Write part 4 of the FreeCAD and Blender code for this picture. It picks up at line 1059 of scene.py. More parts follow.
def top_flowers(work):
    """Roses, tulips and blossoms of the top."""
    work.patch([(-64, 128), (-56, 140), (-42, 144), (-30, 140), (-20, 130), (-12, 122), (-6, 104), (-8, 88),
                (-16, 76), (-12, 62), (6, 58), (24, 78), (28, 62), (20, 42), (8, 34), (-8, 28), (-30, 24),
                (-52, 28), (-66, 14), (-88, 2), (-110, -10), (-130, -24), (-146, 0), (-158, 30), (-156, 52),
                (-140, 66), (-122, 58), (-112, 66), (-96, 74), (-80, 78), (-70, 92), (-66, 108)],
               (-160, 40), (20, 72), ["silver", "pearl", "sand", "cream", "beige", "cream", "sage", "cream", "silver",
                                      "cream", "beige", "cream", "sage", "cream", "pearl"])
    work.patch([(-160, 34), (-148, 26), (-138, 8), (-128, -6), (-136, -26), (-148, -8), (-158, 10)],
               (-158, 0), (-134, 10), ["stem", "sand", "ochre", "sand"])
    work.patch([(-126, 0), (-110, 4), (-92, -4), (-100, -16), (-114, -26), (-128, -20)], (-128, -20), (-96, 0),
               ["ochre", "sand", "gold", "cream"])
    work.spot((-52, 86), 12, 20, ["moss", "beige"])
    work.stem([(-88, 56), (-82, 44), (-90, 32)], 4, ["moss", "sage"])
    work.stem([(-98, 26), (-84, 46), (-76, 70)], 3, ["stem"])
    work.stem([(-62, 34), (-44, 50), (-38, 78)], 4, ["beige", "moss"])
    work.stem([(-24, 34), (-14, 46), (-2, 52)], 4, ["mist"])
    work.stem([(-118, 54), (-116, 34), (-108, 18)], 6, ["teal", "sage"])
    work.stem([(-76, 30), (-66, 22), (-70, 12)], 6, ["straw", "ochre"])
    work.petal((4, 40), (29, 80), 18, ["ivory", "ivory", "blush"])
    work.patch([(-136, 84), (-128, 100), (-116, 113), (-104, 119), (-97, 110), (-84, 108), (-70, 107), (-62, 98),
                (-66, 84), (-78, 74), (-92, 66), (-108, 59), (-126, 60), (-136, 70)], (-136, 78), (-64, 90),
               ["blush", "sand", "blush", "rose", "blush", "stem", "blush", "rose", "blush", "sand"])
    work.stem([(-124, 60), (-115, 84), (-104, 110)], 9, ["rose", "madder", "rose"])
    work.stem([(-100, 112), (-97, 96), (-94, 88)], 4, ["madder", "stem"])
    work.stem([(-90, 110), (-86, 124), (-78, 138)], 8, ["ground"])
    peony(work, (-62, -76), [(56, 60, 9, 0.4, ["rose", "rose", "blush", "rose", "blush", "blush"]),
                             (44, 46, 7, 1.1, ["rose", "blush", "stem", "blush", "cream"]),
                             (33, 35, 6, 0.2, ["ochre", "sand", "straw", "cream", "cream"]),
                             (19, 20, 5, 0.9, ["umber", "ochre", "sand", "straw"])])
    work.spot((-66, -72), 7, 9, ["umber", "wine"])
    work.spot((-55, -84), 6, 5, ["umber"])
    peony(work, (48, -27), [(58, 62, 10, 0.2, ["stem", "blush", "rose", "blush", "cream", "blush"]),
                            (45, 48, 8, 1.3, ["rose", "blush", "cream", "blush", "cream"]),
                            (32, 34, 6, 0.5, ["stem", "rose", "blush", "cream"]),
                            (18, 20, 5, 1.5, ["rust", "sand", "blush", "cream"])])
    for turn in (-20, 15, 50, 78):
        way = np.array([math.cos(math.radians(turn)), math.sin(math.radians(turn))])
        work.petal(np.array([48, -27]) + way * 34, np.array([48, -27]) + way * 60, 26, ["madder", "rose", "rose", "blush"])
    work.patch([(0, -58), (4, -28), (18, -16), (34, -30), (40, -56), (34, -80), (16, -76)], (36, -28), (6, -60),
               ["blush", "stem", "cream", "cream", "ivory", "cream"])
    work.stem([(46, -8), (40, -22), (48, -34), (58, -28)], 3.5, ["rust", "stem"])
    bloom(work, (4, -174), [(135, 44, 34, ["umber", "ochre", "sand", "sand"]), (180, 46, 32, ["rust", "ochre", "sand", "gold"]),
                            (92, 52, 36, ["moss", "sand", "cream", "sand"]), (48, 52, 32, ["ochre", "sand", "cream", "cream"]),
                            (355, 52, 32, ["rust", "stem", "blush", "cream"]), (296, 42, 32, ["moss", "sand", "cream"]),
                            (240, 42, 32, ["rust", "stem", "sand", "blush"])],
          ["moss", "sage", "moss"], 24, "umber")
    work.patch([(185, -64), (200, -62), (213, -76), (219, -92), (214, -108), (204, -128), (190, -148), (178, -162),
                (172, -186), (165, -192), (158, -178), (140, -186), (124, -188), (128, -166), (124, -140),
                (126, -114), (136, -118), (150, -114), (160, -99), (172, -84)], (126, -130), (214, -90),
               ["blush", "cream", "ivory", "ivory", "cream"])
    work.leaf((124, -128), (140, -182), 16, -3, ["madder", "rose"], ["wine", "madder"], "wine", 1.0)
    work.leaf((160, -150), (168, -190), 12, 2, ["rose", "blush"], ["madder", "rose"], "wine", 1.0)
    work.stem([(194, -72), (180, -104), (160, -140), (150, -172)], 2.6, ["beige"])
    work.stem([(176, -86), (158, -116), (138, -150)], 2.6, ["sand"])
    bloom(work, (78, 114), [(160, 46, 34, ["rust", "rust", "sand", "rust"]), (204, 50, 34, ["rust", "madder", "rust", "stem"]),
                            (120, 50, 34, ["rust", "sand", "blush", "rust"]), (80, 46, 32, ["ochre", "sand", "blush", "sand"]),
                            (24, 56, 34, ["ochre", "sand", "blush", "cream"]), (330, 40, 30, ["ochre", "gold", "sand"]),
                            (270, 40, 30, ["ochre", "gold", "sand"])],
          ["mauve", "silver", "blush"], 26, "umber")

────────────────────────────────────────

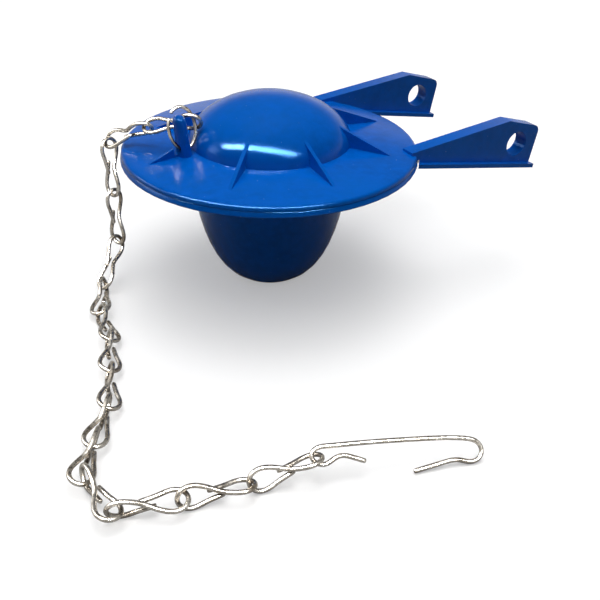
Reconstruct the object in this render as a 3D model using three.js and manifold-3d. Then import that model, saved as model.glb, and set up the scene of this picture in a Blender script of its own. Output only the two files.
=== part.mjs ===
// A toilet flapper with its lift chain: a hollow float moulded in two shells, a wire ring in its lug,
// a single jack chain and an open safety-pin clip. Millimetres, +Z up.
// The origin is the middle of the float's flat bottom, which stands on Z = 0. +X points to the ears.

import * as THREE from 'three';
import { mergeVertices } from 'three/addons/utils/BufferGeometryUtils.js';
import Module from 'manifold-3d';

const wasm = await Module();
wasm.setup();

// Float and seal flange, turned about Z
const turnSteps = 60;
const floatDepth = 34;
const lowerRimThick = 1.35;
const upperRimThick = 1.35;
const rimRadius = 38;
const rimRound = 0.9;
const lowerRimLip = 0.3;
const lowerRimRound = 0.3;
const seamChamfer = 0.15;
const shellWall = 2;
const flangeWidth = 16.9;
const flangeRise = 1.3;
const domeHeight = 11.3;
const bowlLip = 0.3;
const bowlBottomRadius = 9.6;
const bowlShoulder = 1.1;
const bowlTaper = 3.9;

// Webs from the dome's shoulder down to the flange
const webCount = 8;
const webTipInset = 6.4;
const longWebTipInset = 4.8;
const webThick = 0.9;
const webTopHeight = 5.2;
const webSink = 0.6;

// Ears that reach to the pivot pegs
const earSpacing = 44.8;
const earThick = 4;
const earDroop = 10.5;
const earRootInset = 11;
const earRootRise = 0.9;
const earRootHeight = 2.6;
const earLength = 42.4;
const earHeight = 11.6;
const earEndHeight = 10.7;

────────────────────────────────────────

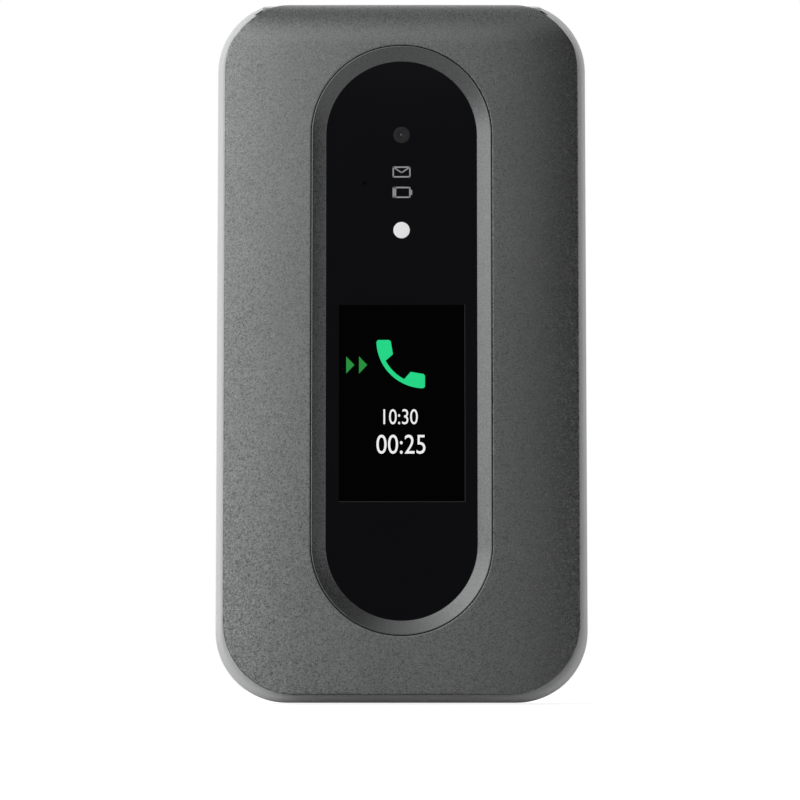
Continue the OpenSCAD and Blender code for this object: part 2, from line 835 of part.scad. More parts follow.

────────────────────────────────────────

From the records above, transcribe without alteration every line from the one with "Reconstruct the object" to the one with "to the ears.", inclusive.

Reconstruct the object in this render as a 3D model using three.js and manifold-3d. Then import that model, saved as model.glb, and set up the scene of this picture in a Blender script of its own. Output only the two files.
=== part.mjs ===
// A toilet flapper with its lift chain: a hollow float moulded in two shells, a wire ring in its lug,
// a single jack chain and an open safety-pin clip. Millimetres, +Z up.
// The origin is the middle of the float's flat bottom, which stands on Z = 0. +X points to the ears.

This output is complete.